* [The problem] Give back exactly the lines running from the line that holds "Write the FreeCAD" through the line that holds "haunch_pull = 0.68", ends included, and no other lines.

# # # #

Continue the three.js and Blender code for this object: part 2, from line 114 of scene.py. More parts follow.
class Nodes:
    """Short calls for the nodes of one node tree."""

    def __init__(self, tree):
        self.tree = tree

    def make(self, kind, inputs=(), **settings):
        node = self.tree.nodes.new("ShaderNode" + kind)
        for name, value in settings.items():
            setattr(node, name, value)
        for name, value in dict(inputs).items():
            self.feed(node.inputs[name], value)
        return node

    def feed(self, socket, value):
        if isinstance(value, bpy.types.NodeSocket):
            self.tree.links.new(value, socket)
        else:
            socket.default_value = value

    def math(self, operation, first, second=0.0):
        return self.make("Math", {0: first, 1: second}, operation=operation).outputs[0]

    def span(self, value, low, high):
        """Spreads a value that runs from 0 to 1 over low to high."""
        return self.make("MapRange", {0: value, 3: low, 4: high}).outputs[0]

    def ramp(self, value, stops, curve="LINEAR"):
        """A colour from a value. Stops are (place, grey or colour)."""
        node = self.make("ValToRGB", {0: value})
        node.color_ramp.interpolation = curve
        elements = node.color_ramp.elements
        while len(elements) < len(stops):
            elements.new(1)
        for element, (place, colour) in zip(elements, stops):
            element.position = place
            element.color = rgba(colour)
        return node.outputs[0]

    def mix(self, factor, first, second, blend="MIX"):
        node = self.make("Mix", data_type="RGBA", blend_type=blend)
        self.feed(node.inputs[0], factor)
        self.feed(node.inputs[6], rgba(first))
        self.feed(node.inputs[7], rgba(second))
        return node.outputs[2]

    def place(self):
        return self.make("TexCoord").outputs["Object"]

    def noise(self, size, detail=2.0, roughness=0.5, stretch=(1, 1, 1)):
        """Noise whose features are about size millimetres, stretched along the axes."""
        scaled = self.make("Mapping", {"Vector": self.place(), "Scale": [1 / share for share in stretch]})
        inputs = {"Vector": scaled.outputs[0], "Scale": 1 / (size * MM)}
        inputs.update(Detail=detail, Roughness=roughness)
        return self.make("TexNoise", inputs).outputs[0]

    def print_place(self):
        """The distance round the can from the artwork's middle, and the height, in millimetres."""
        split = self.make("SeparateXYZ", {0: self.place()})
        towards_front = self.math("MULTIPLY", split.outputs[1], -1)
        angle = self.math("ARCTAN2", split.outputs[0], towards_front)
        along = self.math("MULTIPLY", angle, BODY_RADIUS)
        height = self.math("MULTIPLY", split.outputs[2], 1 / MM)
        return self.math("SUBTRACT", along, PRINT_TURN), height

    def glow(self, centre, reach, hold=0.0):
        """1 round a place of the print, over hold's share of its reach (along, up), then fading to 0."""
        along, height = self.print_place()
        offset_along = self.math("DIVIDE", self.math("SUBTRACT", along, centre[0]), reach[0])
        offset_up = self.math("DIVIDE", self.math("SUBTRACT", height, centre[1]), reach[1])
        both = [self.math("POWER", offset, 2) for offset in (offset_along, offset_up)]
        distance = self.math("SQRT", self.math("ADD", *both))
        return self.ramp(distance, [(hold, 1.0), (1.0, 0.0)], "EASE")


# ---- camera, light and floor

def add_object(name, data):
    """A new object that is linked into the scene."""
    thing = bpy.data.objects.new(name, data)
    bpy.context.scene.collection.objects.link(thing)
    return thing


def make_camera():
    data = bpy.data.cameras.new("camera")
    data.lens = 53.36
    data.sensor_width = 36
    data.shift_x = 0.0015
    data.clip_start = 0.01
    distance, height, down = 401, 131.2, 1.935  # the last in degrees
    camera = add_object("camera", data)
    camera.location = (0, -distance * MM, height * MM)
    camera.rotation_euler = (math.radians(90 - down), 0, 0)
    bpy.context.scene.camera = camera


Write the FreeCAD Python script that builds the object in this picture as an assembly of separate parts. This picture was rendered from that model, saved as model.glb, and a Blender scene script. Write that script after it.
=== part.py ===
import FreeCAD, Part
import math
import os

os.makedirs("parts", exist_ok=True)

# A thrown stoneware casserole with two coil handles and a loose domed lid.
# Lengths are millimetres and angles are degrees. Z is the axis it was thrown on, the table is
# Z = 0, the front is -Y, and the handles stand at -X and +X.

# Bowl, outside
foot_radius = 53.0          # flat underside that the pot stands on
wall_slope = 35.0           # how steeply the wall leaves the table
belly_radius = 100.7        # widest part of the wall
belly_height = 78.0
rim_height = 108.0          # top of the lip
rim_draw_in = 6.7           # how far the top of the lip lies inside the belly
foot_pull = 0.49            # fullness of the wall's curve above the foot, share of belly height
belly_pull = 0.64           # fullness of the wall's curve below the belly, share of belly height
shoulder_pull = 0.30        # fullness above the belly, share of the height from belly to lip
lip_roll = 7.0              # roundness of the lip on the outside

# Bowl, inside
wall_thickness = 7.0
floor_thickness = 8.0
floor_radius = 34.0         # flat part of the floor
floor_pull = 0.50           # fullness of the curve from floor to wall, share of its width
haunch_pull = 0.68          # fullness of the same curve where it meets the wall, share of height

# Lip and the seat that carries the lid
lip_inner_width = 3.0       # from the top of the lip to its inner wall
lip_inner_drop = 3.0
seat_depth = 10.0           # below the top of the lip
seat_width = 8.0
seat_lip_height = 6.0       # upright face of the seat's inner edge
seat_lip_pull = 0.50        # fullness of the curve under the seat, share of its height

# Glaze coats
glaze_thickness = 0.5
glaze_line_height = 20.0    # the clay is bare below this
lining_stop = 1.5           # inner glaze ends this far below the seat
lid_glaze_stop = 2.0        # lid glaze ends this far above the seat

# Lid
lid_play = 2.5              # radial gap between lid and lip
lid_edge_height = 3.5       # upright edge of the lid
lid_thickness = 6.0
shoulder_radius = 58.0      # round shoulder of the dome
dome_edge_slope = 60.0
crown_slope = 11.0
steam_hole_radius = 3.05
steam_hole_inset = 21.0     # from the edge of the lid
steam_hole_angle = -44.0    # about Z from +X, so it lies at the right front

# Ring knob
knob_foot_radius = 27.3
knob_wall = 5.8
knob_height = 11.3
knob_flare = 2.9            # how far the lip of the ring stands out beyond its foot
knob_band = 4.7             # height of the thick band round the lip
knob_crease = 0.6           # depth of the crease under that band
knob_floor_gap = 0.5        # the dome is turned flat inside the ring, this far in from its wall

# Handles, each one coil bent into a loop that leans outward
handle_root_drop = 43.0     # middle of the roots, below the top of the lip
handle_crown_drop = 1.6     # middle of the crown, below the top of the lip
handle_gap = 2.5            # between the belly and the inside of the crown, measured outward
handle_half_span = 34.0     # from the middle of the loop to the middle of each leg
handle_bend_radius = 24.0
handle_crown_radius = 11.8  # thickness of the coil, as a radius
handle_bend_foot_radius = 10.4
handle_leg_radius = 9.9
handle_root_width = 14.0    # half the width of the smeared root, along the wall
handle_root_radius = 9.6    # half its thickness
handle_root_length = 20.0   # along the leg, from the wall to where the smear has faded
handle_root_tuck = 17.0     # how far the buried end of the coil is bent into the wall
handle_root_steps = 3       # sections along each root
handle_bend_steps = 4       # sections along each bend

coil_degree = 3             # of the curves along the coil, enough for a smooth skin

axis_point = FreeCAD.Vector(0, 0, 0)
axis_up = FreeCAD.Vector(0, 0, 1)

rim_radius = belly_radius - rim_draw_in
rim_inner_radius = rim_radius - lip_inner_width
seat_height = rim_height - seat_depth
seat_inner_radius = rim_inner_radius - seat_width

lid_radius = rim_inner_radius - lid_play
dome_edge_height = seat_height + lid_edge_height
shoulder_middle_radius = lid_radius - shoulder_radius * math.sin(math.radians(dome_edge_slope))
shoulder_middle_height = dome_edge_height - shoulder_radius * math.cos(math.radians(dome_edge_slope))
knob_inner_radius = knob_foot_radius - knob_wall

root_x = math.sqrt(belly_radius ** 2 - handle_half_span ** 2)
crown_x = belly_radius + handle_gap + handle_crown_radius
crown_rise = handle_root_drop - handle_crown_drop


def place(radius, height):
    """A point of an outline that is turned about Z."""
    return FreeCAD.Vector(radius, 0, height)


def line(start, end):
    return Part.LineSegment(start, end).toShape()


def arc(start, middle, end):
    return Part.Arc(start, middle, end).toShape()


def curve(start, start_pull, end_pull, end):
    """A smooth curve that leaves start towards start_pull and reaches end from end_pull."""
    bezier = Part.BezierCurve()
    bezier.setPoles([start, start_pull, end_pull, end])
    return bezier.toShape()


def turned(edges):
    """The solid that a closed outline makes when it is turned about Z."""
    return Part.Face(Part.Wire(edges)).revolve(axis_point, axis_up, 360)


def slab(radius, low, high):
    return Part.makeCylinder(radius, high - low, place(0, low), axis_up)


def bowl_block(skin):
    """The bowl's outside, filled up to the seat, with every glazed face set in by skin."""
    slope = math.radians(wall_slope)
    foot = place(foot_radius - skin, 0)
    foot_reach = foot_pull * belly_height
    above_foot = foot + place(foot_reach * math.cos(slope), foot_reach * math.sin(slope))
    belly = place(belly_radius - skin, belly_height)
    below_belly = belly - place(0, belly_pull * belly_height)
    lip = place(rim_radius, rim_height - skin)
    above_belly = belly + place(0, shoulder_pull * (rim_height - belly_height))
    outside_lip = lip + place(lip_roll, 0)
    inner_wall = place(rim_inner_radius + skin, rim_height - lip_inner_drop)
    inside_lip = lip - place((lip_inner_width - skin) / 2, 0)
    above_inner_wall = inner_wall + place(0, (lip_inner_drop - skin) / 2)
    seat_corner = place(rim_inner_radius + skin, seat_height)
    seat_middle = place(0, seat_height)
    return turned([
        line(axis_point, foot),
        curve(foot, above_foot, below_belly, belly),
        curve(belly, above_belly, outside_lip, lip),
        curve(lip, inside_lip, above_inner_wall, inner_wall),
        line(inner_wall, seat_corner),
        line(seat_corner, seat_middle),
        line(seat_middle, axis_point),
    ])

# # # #

* [Reply to the exercise]
Write the FreeCAD Python script that builds the object in this picture as an assembly of separate parts. This picture was rendered from that model, saved as model.glb, and a Blender scene script. Write that script after it.
=== part.py ===
import FreeCAD, Part
import math
import os

os.makedirs("parts", exist_ok=True)

# A thrown stoneware casserole with two coil handles and a loose domed lid.
# Lengths are millimetres and angles are degrees. Z is the axis it was thrown on, the table is
# Z = 0, the front is -Y, and the handles stand at -X and +X.

# Bowl, outside
foot_radius = 53.0          # flat underside that the pot stands on
wall_slope = 35.0           # how steeply the wall leaves the table
belly_radius = 100.7        # widest part of the wall
belly_height = 78.0
rim_height = 108.0          # top of the lip
rim_draw_in = 6.7           # how far the top of the lip lies inside the belly
foot_pull = 0.49            # fullness of the wall's curve above the foot, share of belly height
belly_pull = 0.64           # fullness of the wall's curve below the belly, share of belly height
shoulder_pull = 0.30        # fullness above the belly, share of the height from belly to lip
lip_roll = 7.0              # roundness of the lip on the outside

# Bowl, inside
wall_thickness = 7.0
floor_thickness = 8.0
floor_radius = 34.0         # flat part of the floor
floor_pull = 0.50           # fullness of the curve from floor to wall, share of its width
haunch_pull = 0.68          # fullness of the same curve where it meets the wall, share of height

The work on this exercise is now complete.